Look through the data below and extract, unchanged, the lines from the one that contains "the floor's underside" to the one that contains "for node in", both included.
....................
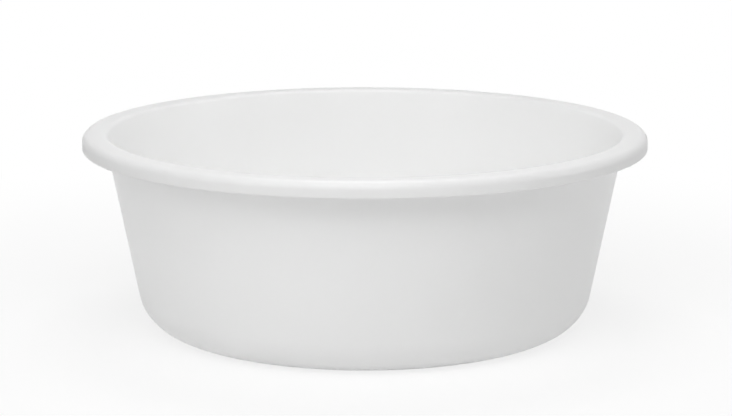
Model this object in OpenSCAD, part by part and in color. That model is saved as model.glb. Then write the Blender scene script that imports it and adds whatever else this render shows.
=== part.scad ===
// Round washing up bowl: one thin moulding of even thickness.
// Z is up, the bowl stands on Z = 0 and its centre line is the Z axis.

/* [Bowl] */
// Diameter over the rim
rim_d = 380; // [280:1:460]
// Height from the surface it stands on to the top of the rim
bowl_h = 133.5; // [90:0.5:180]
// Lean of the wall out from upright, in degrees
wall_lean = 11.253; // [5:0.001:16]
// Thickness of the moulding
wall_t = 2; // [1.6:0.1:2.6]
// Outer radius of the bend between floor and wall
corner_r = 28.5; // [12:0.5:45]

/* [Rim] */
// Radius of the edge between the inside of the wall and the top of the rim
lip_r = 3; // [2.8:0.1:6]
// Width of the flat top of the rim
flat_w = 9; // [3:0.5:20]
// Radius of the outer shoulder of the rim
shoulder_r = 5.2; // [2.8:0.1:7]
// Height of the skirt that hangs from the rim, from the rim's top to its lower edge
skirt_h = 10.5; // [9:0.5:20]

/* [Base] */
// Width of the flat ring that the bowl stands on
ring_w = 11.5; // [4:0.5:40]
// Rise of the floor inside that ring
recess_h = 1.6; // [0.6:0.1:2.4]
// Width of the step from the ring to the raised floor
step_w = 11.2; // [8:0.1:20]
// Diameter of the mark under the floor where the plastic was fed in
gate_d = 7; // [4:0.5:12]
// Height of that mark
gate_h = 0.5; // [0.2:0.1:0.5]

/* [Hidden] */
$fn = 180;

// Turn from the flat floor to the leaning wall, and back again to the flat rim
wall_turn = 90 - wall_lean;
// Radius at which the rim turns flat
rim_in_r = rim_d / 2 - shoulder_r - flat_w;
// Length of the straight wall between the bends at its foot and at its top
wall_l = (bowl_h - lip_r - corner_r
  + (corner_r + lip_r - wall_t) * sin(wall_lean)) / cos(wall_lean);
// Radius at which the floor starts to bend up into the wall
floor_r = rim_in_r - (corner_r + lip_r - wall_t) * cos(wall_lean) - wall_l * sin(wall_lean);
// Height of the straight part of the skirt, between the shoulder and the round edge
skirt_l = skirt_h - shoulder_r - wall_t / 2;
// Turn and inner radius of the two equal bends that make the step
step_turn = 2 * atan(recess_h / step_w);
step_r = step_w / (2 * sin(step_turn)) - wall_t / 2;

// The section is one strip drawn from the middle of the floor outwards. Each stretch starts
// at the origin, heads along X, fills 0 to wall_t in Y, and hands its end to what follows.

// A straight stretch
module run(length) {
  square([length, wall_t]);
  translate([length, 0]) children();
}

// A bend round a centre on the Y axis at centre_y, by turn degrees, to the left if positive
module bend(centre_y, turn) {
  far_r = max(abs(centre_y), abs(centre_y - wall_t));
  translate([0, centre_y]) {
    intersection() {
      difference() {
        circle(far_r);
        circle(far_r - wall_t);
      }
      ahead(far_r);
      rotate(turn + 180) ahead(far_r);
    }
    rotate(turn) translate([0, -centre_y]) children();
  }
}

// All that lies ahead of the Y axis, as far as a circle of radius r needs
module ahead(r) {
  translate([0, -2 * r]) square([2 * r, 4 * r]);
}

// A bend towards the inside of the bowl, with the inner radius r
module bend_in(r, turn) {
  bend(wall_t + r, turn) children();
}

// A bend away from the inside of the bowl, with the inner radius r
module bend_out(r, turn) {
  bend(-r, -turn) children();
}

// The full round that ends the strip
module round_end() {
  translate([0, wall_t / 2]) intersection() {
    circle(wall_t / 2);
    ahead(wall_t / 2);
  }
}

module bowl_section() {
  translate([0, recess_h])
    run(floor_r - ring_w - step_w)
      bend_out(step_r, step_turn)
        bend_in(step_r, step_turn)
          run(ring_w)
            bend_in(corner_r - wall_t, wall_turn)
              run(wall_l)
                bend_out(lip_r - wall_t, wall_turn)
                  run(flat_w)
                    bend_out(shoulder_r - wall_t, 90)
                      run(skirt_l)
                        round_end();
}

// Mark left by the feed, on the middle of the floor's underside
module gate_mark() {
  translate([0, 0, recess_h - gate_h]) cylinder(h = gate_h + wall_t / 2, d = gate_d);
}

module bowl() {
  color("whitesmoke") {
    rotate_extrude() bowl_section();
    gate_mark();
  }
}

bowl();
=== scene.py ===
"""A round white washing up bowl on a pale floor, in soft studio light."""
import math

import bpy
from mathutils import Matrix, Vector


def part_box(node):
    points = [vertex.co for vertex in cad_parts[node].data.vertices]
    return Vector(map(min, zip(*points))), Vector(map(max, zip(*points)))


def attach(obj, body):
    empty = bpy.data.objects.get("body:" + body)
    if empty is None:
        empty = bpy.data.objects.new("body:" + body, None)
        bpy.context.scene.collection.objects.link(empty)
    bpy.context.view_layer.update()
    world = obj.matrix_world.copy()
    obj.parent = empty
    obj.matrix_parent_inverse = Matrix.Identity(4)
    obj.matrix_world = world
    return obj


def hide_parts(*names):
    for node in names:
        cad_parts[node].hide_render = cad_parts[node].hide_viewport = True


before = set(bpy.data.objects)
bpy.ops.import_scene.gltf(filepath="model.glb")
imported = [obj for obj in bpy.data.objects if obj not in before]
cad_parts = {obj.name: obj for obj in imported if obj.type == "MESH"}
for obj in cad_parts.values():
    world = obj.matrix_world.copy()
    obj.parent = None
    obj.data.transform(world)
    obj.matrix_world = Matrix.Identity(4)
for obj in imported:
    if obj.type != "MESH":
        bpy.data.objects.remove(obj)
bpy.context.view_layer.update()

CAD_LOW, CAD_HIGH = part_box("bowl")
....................
* [Solution to the exercise]
// Mark left by the feed, on the middle of the floor's underside
module gate_mark() {
  translate([0, 0, recess_h - gate_h]) cylinder(h = gate_h + wall_t / 2, d = gate_d);
}

module bowl() {
  color("whitesmoke") {
    rotate_extrude() bowl_section();
    gate_mark();
  }
}

bowl();
=== scene.py ===
"""A round white washing up bowl on a pale floor, in soft studio light."""
import math

import bpy
from mathutils import Matrix, Vector


def part_box(node):
    points = [vertex.co for vertex in cad_parts[node].data.vertices]
    return Vector(map(min, zip(*points))), Vector(map(max, zip(*points)))


def attach(obj, body):
    empty = bpy.data.objects.get("body:" + body)
    if empty is None:
        empty = bpy.data.objects.new("body:" + body, None)
        bpy.context.scene.collection.objects.link(empty)
    bpy.context.view_layer.update()
    world = obj.matrix_world.copy()
    obj.parent = empty
    obj.matrix_parent_inverse = Matrix.Identity(4)
    obj.matrix_world = world
    return obj


def hide_parts(*names):
    for node in names:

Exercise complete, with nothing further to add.